I get it. In general, we don’t want tired pilots. But where is the nuance? Would you personally prefer to get on a plane (which can fly itself unless an emergency landing is required) with a pilot who is slightly over his hours with ready access to caffeine, or to stay at an airport which is under a constant threat of a missile barrage?
These no-brainer questions are increasingly being determined by rules and those who enforce them, and not by common sense, which is more than just a touch depressing. The technocratic age that we are living through is a low point of culture for humanity, embodied in the UK-hating, liberty denying Lord Hermer, whose political defenestration cannot come a moment too soon.
Occasional Series – Havin’ a laff
It’s a key skill finding stuff funny when the stress is on. The UK government clearly agrees, sending this satirical email to everyone just so we can have a laff to briefly lift our spirits:

The FCDO is full of jokers
Curious Cryptos’ Commentary – Cryptos
I guess you prefer to hear about cryptos than my personal trials and tribulations. To be honest, the entire experience of this last week means I am finding it tough to concentrate on the important things in life, but here goes anyway.
Curious Cryptos’ Commentary – The quantum threat
When we last discussed this minor irritant of an issue (https://www.curiouscryptos.com/post/3rd-march-2026-dubai-the-quantum-threat) the CCC raised the very real prospect that the practical and simple solution to negating the point of a quantum attack on the BTC blockchain will lead to a hard fork. A thoughtful piece has followed my lead:
The author is as sceptical as I am about maxis, which puts him on the right side of history, but his conclusion that no agreement will ever be reached I find to be depressing. The article references a claim by BIP-360 author Hunter Beast (what a name!) that Satoshi Nakamoto would undoubtedly have been aware of the potential for a quantum attack, which is why he coded an alternative public address type that would prevent the quantum attack (P2PKH). However, the initial rollout of BTC implemented P2PK addresses which are susceptible to such an attack. Hunter Beast (his name gets better the more you say it) claims this was deliberate on Satoshi’s part, though I don’t really concur with his logic for such a claim. An oversight is a more likely explanation.
Other possible solutions are interesting, such as the Hourglass V2 proposal which would allow quantum attacked coins back into circulation but only at a rate of 1 BTC per block. I quite like this approach, as it retains the immutability of the blockchain, but prevents a quantum attacker flooding the market with newly released coins. Naturally, as the most sensible of options so far posited, it has received the most damning of responses in general.
The least likely solution is perhaps the most elegant:

Curious Cryptos’ Commentary – Florida
Florida has long been a crypto-welcoming state.

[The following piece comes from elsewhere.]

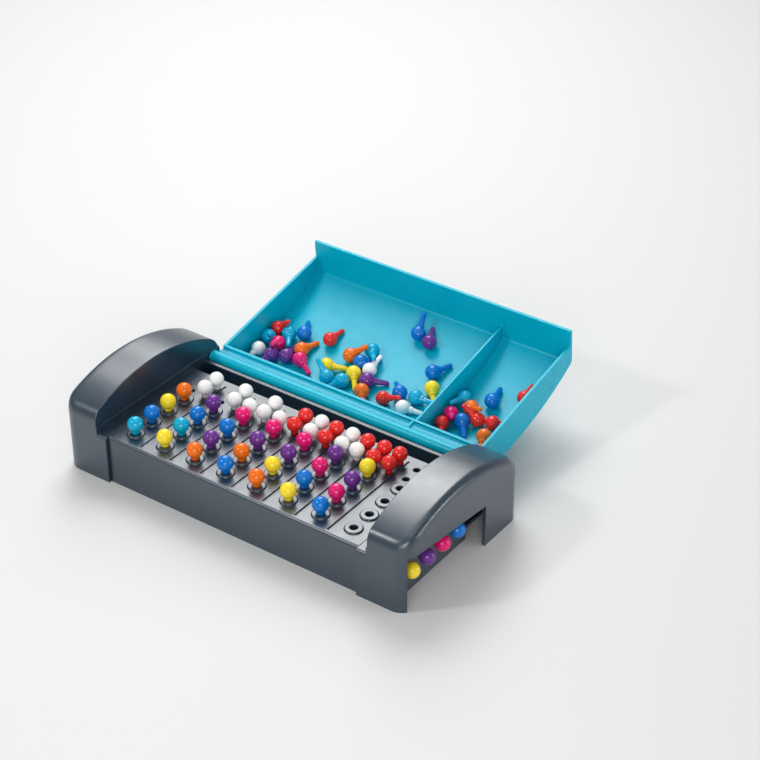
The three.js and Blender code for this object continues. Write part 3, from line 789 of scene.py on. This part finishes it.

Just this week it became the very first US state to pass its own stablecoin bill regulating stablecoin payments and adding stablecoins to its own Control of Money Laundering in Money Services Business Act. Intriguingly, the new bill passed Senate with a unanimous vote indicating that the previous bi-partisan approach to cryptos is undoubtedly in retreat in some parts of the US for which we are all grateful.
This is a signpost that the stablecoin revolution is getting properly underway, a revolution that will be of immense benefit to the world’s poor and dispossessed, whilst forcing the giant TradFi banks to think a little harder about customer service for retail clients.
It also might provide the impetus for the Floridian legislature to look again at creating its own strategic reserve of BTC and other cryptos embodied in a new bill that was proposed in October 2025 and is currently under discussion in a finance sub-committee. Once just one state goes down this route, others will follow.